Task material =

────────────────────────────────────────

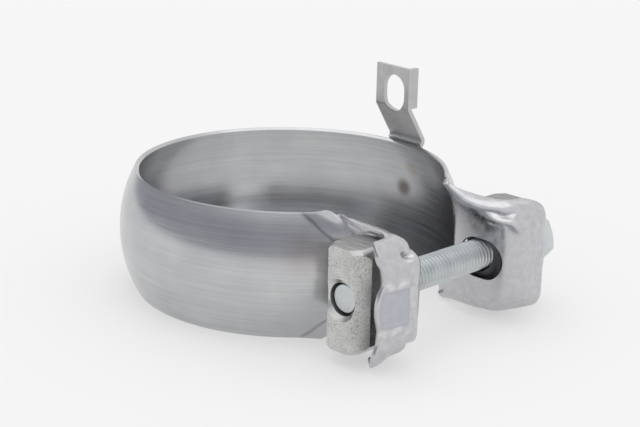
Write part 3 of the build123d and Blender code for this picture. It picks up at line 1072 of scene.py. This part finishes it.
def make_world():
    world = bpy.data.worlds.new("studio")
    bpy.context.scene.world = world
    world.use_nodes = True
    tree = world.node_tree
    tree.nodes.clear()
    seen, mirrored, either = ray_kinds(tree)
    direction = add_node(tree, "ShaderNodeTexCoord").outputs["Generated"]
    a = radians(camera_azimuth + room_azimuth)
    toward = add_node(tree, "ShaderNodeVectorMath", {
        0: direction, 1: (sin(a), -cos(a), 0)}, operation="DOT_PRODUCT").outputs["Value"]
    height = add_node(tree, "ShaderNodeSeparateXYZ", {0: direction}).outputs["Z"]
    in_room = rescale(tree, toward, *room_edge, kind="SMOOTHSTEP")
    below_lamp = rescale(tree, height, *lamp_edge, 1.0, 0.0, "SMOOTHSTEP")
    dark = calculate(tree, "MULTIPLY", in_room, below_lamp)
    studio = blend_colours(tree, dark, paper_white, room_grey)
    lit = blend_colours(tree, mirrored, "FFFFFF", studio)
    colour = blend_colours(tree, seen, lit, paper_white)
    strength = blend_values(tree, either, fill_level, 1.0)
    shader = add_node(tree, "ShaderNodeBackground", {"Color": colour, "Strength": strength})
    add_node(tree, "ShaderNodeOutputWorld", {"Surface": shader.outputs[0]})


make_floor()
make_world()
make_sun("lamp_above", lamp_height, lamp_azimuth, lamp_spread, lamp_power)

# %% Camera
camera_distance, focal_pixels, image_width = 485.83, 1495.32, 640
camera_target = Vector((14.75, -1.16, 7.17)) * MM
sensor_width = 36
clip_near, clip_far = 0.01, 20              # metres


def make_camera():
    data = bpy.data.cameras.new("camera")
    data.sensor_width = sensor_width
    data.lens = focal_pixels / image_width * data.sensor_width
    data.clip_start, data.clip_end = clip_near, clip_far
    camera = add_object("camera", data)
    a, e, roll = radians(camera_azimuth), radians(camera_elevation), radians(camera_roll)
    back = Vector((sin(a) * cos(e), -cos(a) * cos(e), sin(e)))
    right = Vector((cos(a), sin(a), 0))
    up = back.cross(right)
    right, up = right * cos(roll) + up * sin(roll), up * cos(roll) - right * sin(roll)
    camera.matrix_world = Matrix.Translation(camera_target + back * camera_distance * MM) @ Matrix((
        (right.x, up.x, back.x, 0), (right.y, up.y, back.y, 0), (right.z, up.z, back.z, 0), (0, 0, 0, 1)))
    bpy.context.scene.camera = camera


make_camera()
bpy.context.scene.view_settings.view_transform = "Standard"
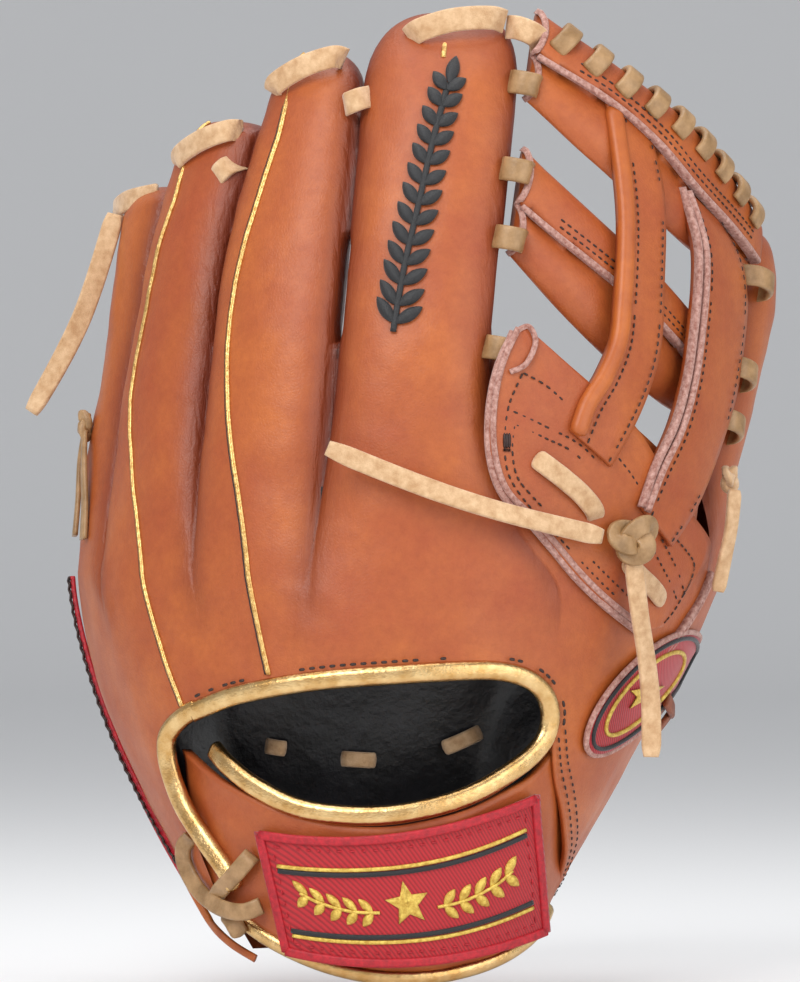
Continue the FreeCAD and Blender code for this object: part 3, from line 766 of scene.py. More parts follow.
@dataclass
class HandLeather:
    """The shell: backs and fronts of the stalls, the heel, the welts, and the lining inside."""

    columns: int = 30
    rows: tuple[int, int, int] = (64, 44, 22)

    def fingers(self) -> tuple[Finger, Finger, Finger, Finger, Crotch, Finger]:
        """The stalls from the pinky to the thumb, with the crotch before the thumb."""
        always = (-1000.0, -999.0)
        pinky = Finger(PINKY_EDGE, PINKY_RING, 150, 162, 168.5, left_fade=always)
        ring = Finger(PINKY_RING, RING_MIDDLE, 162, 181, 187.5, seam=RING_SEAM)
        middle = Finger(RING_MIDDLE, MIDDLE_INDEX, 181, 189, 208, seam=MIDDLE_SEAM)
        index = Finger(MIDDLE_INDEX, INDEX_EDGE, 189, 188, 219.5, right_fade=(66.0, 118.0), shoulder=2.9)
        thumb = Finger(THUMB_INNER, THUMB_OUTER, 128, 122, 155, left_fade=(52.0, 90.0), right_fade=always)
        crotch = Crotch(INDEX_EDGE, THUMB_INNER, 116, 60, 60, before=index, after=thumb)
        middle.slit = index.slit = 0.9
        return pinky, ring, middle, index, crotch, thumb

    def heights(self, finger: Finger, a: float, front: bool) -> list[float]:
        """The heights of a column's points, from its foot to the tip's outline."""
        top = finger.outline(a)
        if isinstance(finger, Crotch):
            joints = (CROTCH_TOP(mix(13.0, 70.0, a)),)
        elif finger.left is THUMB_INNER:
            joints = (CROTCH_TOP(70.0), finger.shoulder_height(finger.share(a, 999.0)), top)
        else:
            joints = (CROTCH_TOP(13.0), finger.shoulder_height(finger.share(a, 999.0)), top)
        foot = HEEL_FOOT
        if not front:
            foot = 0.0
            for _ in range(6):
                foot = max(-56.0, BACK_FOOT(finger.angle(a, foot)))
        out = [mix(foot, joints[0], k / self.rows[0]) for k in range(self.rows[0] + 1)]
        if len(joints) > 1:
            out += [mix(joints[0], joints[1], k / self.rows[1]) for k in range(1, self.rows[1] + 1)]
            out += [mix(joints[1], joints[2], math.sin(math.pi / 2.0 * k / self.rows[2]))
                    for k in range(1, self.rows[2] + 1)]
        return out

    def panel(self, name: str, parts: Iterable[tuple[Finger, float, float]], body: Body,
              nodes: Sequence[str]) -> bpy.types.Object:
        """Joins the back and front of some fingers into one piece of leather.

        Args:
            name: the piece's name.
            parts: each finger with the shares of its width where the panel starts and ends.
            body: where it rides.
            nodes: the CAD nodes that it stands for.

        Returns:
            The piece.
        """
        mould = Mould(name)
        for finger, start, end in parts:
            count = max(6, round(self.columns * (end - start)))
            for front in (False, True):
                rows = []
                for i in range(count + 1):
                    a = mix(start, end, self.spread(i / count) if end - start == 1.0 else i / count)
                    column = []
                    for z in self.heights(finger, a, front):
                        where, fold = finger.point(a, z, front)
                        column.append(mould.point(where, fold))
                    rows.append(column)
                mould.grid(rows)
        return mould.build(Finish.LEATHER, body, *nodes, weld=0.08)

    @staticmethod
    def spread(t: float) -> float:
        """Draws columns a little towards a finger's sides, where it curves most."""
        return mix(t, 0.5 - 0.5 * math.cos(math.pi * t), 0.55)

    def build(self) -> None:
        """Makes the leather, the linings and the welts."""
        pinky, ring, middle, index, crotch, thumb = self.fingers()
        self.panel("leather_little_side", ((pinky, 0.0, 1.0), (ring, 0.0, 1.0), (middle, 0.0, 0.5)),
                   Body.PINKY_FOLD,
                   ("pinky_finger_back", "pinky_finger_front", "ring_finger_back", "ring_finger_front",
                    "pinky_flap", "pinky_palm"))
        self.panel("leather_thumb_side", ((middle, 0.5, 1.0), (index, 0.0, 1.0), (crotch, 0.0, 1.0),
                                          (thumb, 0.0, 1.0)), Body.THUMB_FOLD,
                   ("middle_finger_back", "middle_finger_front", "index_finger_back",
                    "index_finger_front", "thumb_back", "thumb_front", "thumb_base_back",
                    "palm_leather", "thumb_palm"))
        for name, finger, line in (("ring", ring, RING_SEAM), ("middle", middle, MIDDLE_SEAM)):
            self.welt(name, finger, line)
        self.lining()

    def welt(self, name: str, finger: Finger, line: Line) -> None:
        """The gold piping over a stall's back seam: two fine cords beside a dark cord of painted shadow."""
        foot = BACK_FOOT(line(10.0)) + 2.0
        top = finger.outline(0.5)
        body = Body.PINKY if name == "ring" else Body.PALM
        cords = Mould(name + "_finger_piping")
        shadow_cord = Mould(name + "_finger_piping_shadow")
        centre = []
        for k in range(121):
            z = mix(foot, top - 0.6, smooth(k / 120) if k > 108 else k / 120)
            centre.append((z, finger.point(0.5, z, False)[0]))
        # The third cord is dark brown and lies in the groove as painted shadow.
        for mould, side, size, lift in ((cords, -0.05, 0.62, 0.30), (cords, 0.50, 0.46, 0.22),
                                        (shadow_cord, -0.95, 0.42, 0.05)):
            rings = []
            for i, (z, p) in enumerate(centre):
                q = finger.point(0.47, z, False)[0]
                across = (p - q).normalized()
                along = (centre[min(120, i + 1)][1] - centre[max(0, i - 1)][1]).normalized()
                out = along.cross(across).normalized()
                if out.y > 0.0:
                    out.negate()
                bead = 1.0 + 0.08 * math.sin(i * 2.1)
                rings.append([p + across * (side + size * u * bead) + out * (lift + size * v * bead)
                              for u, v in circle(2.0, 8)])
            mould.loft(rings)
        cords.build(Finish.GOLD_THREAD, body, name + "_finger_welt")
        # The dark cord takes the dark thread finish, as painted shadow.
        shadow_cord.build(Finish.THREAD, body)

    def lining(self) -> None:
        """The black lining bowl inside the hand and the lining under the back."""
        bowl = Mould("palm_lining_bowl")
        rows = []
        for i in range(41):
            a = i / 40
            rows.append([])
            for k in range(41):
                z = mix(-60.0, 76.0, k / 40)
                angle = mix(-62.0, 48.0, a)
                whole = depth_at(angle, z)
                side = smooth((abs(2.0 * a - 1.0) - 0.62) / 0.38)
                top = smooth((z - 26.0) / 50.0)
                depth = mix(mix(whole - 12.5, 6.0, side * smooth((z + 40.0) / 50.0)), 8.0, top)
                depth += noise.noise(Vector((angle * 0.05, z * 0.04, 11.0))) * 1.5
                rows[-1].append(bowl.point(place(angle, z, min(depth, whole - 6.0))))
        bowl.grid(rows)
        bowl.build(Finish.LINING, Body.PALM, "palm_lining")
        back = Mould("back_lining")
        rows = []
        for i in range(31):
            angle = mix(-56.0, 38.0, i / 30)
            foot = BACK_FOOT(angle) + 0.5
            rows.append([back.point(place(angle, mix(foot, 60.0, k / 12), 4.6)) for k in range(13)])
        back.grid(rows)
        back.build(Finish.LINING, Body.PALM, "hand_back_lining", thickness=0.8)


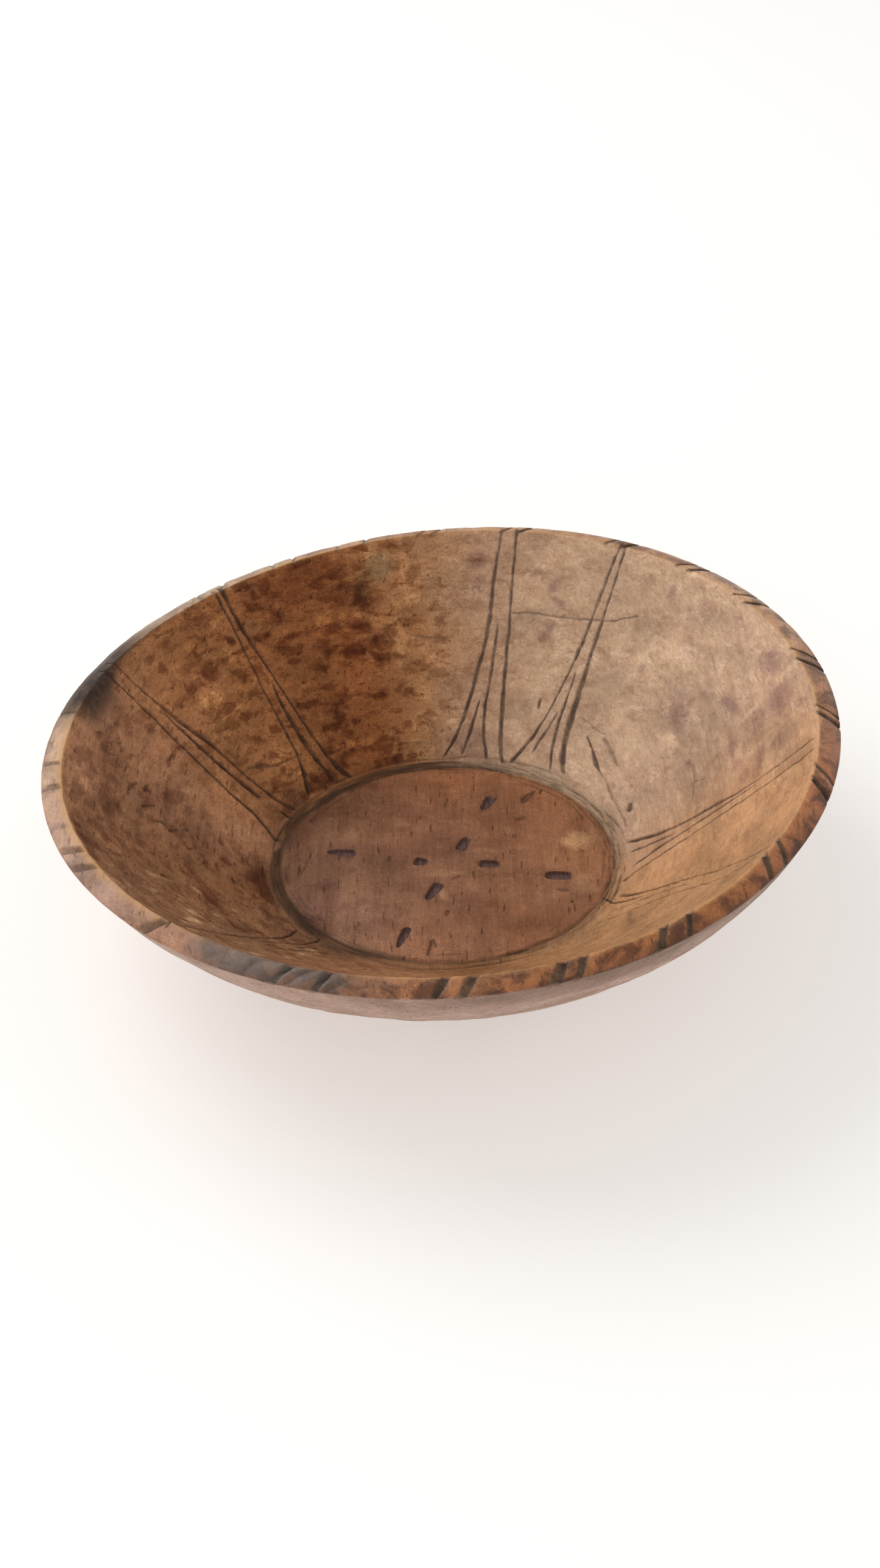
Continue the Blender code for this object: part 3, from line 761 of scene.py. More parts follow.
PALE_PATCHES = (
    (150, 62, 3, 5, 90), (147, 58, 2.5, 3, 60), (146, 50, 4, 3, 80), (151, 45, 5, 4, 60),
    (133, 55, 2.5, 4, 70), (137, 87.5, 3, 1, 60), (142, 87, 4, 1, 50), (145, 84, 3, 1.5, 60),
    (129, 83, 1.3, 5, 80), (127, 81, 2, 1, 80), (116, 71, 2, 2, 100), (112, 70, 1.5, 2, 80),
    (108, 69, 2, 1, 80), (104, 65, 2, 4, 80), (100.6, 60, 0.9, 16, 90), (98, 82, 1, 13, 50),
    (108, 46.5, 1.8, 1.2, 90), (105, 44.5, 2, 1.2, 90), (101.5, 45.5, 2, 1.2, 90),
    (98, 37, 3, 4, 50), (96, 30, 4, 5, 60), (122, 15, 2, 2, 100), (126, 23, 1.4, 3, 70),
    (116, 13, 3, 0.8, 80), (103, 16, 4, 0.6, 80), (109, 13, 2, 0.6, 80), (123, 95, 1, 2, 60),
    (104, 95, 3, 3, 70), (115, 96.5, 3, 2, 40), (135, 83, 1, 2, 60), (129, 20, 1.2, 6, 30),
    (46, 63, 2, 9, 80), (47, 47, 1.5, 10, 50), (41, 68, 4, 5, 70), (36, 66, 3, 2, 60),
    (28, 37, 3, 4, 80), (30, 31, 1.5, 4, 60), (34, 22, 2, 3, 60), (15.5, 90, 1, 10, 90),
    (15.5, 70, 0.8, 12, 70), (14, 55, 1, 5, 60), (10, 60, 1.5, 4, 50), (6, 70, 1, 6, 70),
    (5.5, 80, 0.7, 5, 50), (31, 83, 1.5, 5, 60), (50, 85, 1, 10, 50), (45.5, 97.5, 1.5, 1.2, 100),
    (9, 92, 1.5, 4, 50), (20, 50, 3, 2, 50), (88, 16.5, 3, 1.8, 80), (75, 93, 3, 5, 30),
    (66, 85, 2, 1, 60), (62, 86, 1.5, 1, 60), (48, 38, 2, 5, 40), (189, 86, 2.5, 5, 80),
    (211, 48, 2, 2, 80), (205, 46, 3, 2, 40), (219, 25, 2.5, 4, 50), (201, 47, 2, 2, 40),
    (213, 28, 1.5, 2, 60), (200, 2, 2, 1, 80), (209, 2, 2, 1, 60), (193, 96.5, 8, 3, 50),
    (218, 96, 5, 2, 70), (235, 85, 3, 10, 50), (172, 40, 6, 10, 40), (167, 30, 4, 15, 30),
    (188, 50, 1.2, 1.5, 60), (197, 80, 1, 3, 50), (342, 53, 3, 1.5, 30), (316, 50, 1, 6, 40),
    (314, 70, 1, 5, 40), (349, 37, 4, 3, 25), (358, 90, 1, 6, 40), (332, 93, 3, 3, 25),
)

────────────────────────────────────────

What is asked = The lines to extract from the data above begin with the line containing "Continue the FreeCAD" and end with the line containing "rows: tuple[int, int, int] = (64, 44, 22)". Extract them exactly, including both.

Final result =
Continue the FreeCAD and Blender code for this object: part 3, from line 766 of scene.py. More parts follow.
@dataclass
class HandLeather:
    """The shell: backs and fronts of the stalls, the heel, the welts, and the lining inside."""

    columns: int = 30
    rows: tuple[int, int, int] = (64, 44, 22)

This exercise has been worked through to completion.